-- WORK REQUIRED --
Return all of the data exactly as given.

-- SOURCE DATA --

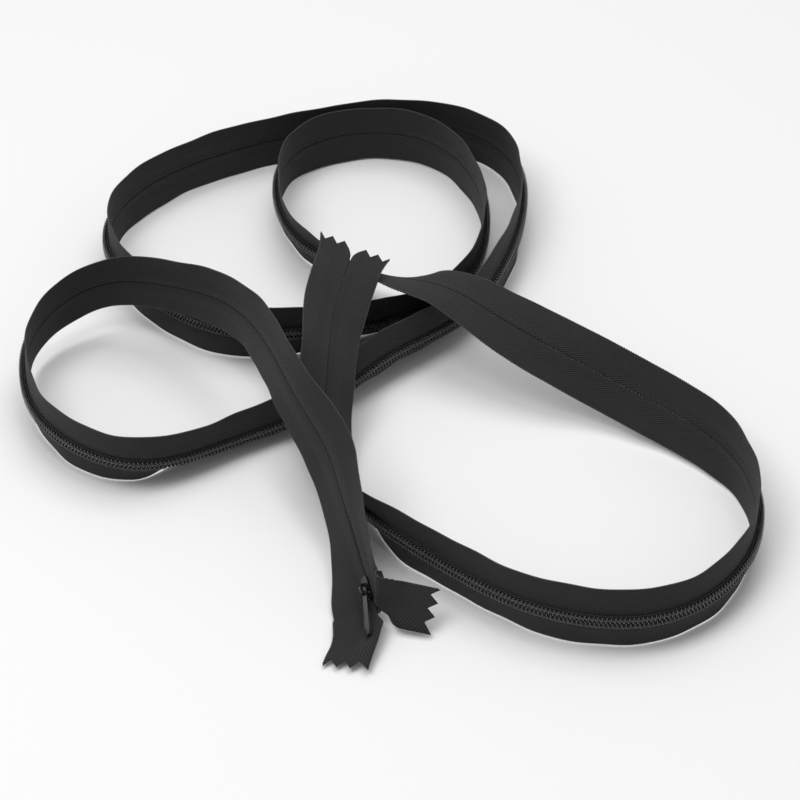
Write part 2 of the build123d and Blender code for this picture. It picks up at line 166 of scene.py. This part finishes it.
hinge = np.array(JOINTS["left_part"]["pos_m"]) / MM
stop_low, stop_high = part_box("left_top_stop")
top_end = np.array((stop_low + stop_high) / 2) / MM
left_rings = rings("left_cord", hinge) + rings("left_cord_end", top_end)[1:]
right_rings = rings("right_cord", hinge) + rings("right_cord_end", top_end)[1:]
HINGE_RING = len(rings("left_cord", hinge)) - 1
left_middles = np.array([ring.mean(0) for ring in left_rings])
right_middles = np.array([ring.mean(0) for ring in right_rings])
way = np.gradient((left_middles + right_middles) / 2, axis=0)
normals = []
for ring, direction in zip(left_rings, way):
    across = np.linalg.svd(ring - ring.mean(0))[2][2]
    normals.append(across * np.sign(across @ direction))
chain_along = unit(np.array(normals))
chain_left = left_middles - right_middles
chain_left = unit(chain_left - chain_along * (chain_left * chain_along).sum(1, keepdims=True))
chain_face = np.cross(chain_along, chain_left)
chain_place = (left_middles + right_middles) / 2 + RING_DEPTH * chain_face


def folds(word, side):
    """How far a tape's outer part is bent towards the face at each ring, in radians."""
    points = np.concatenate([merged(word + "_tape")[0], merged(word + "_tape_end")[0]])
    found = []
    for place, along, left, face in zip(chain_place, chain_along, chain_left, chain_face):
        off = points - place
        reach = np.hypot(side * (off @ left) - FLEX_START, off @ face)
        level = np.abs(off @ along) < NEAR_SECTION
        near = level & (np.abs(reach - (HALF_WIDTH - FLEX_START)) < NEAR_SELVEDGE)
        tip = off[near].mean(0)
        found.append(math.atan2(tip @ face, side * (tip @ left) - FLEX_START))
    return np.array(found)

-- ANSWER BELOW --
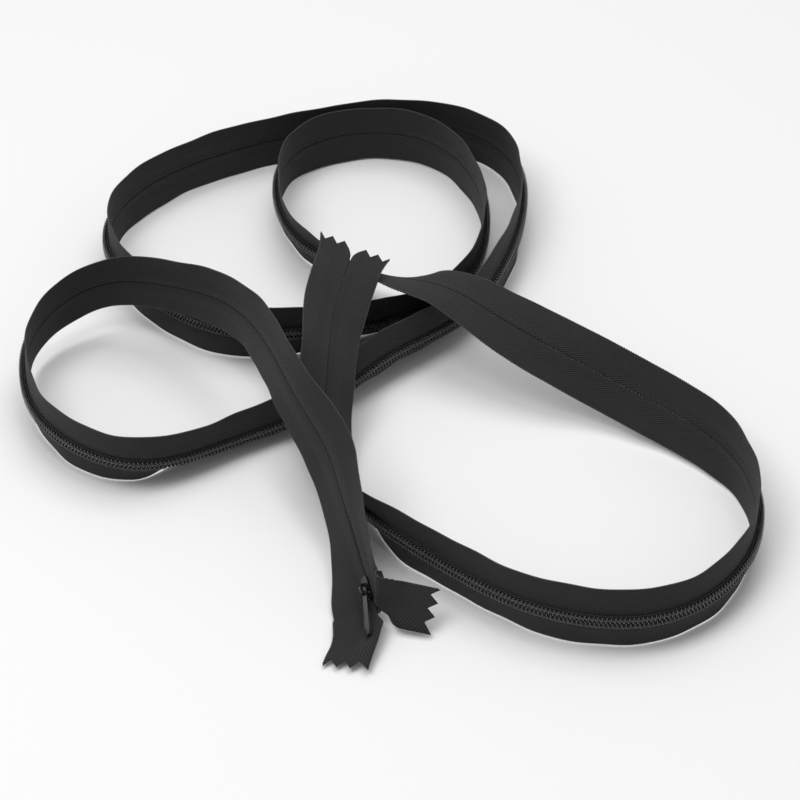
Write part 2 of the build123d and Blender code for this picture. It picks up at line 166 of scene.py. This part finishes it.
hinge = np.array(JOINTS["left_part"]["pos_m"]) / MM
stop_low, stop_high = part_box("left_top_stop")
top_end = np.array((stop_low + stop_high) / 2) / MM
left_rings = rings("left_cord", hinge) + rings("left_cord_end", top_end)[1:]
right_rings = rings("right_cord", hinge) + rings("right_cord_end", top_end)[1:]
HINGE_RING = len(rings("left_cord", hinge)) - 1
left_middles = np.array([ring.mean(0) for ring in left_rings])
right_middles = np.array([ring.mean(0) for ring in right_rings])
way = np.gradient((left_middles + right_middles) / 2, axis=0)
normals = []
for ring, direction in zip(left_rings, way):
    across = np.linalg.svd(ring - ring.mean(0))[2][2]
    normals.append(across * np.sign(across @ direction))
chain_along = unit(np.array(normals))
chain_left = left_middles - right_middles
chain_left = unit(chain_left - chain_along * (chain_left * chain_along).sum(1, keepdims=True))
chain_face = np.cross(chain_along, chain_left)
chain_place = (left_middles + right_middles) / 2 + RING_DEPTH * chain_face


def folds(word, side):
    """How far a tape's outer part is bent towards the face at each ring, in radians."""
    points = np.concatenate([merged(word + "_tape")[0], merged(word + "_tape_end")[0]])
    found = []
    for place, along, left, face in zip(chain_place, chain_along, chain_left, chain_face):
        off = points - place
        reach = np.hypot(side * (off @ left) - FLEX_START, off @ face)
        level = np.abs(off @ along) < NEAR_SECTION
        near = level & (np.abs(reach - (HALF_WIDTH - FLEX_START)) < NEAR_SELVEDGE)
        tip = off[near].mean(0)
        found.append(math.atan2(tip @ face, side * (tip @ left) - FLEX_START))
    return np.array(found)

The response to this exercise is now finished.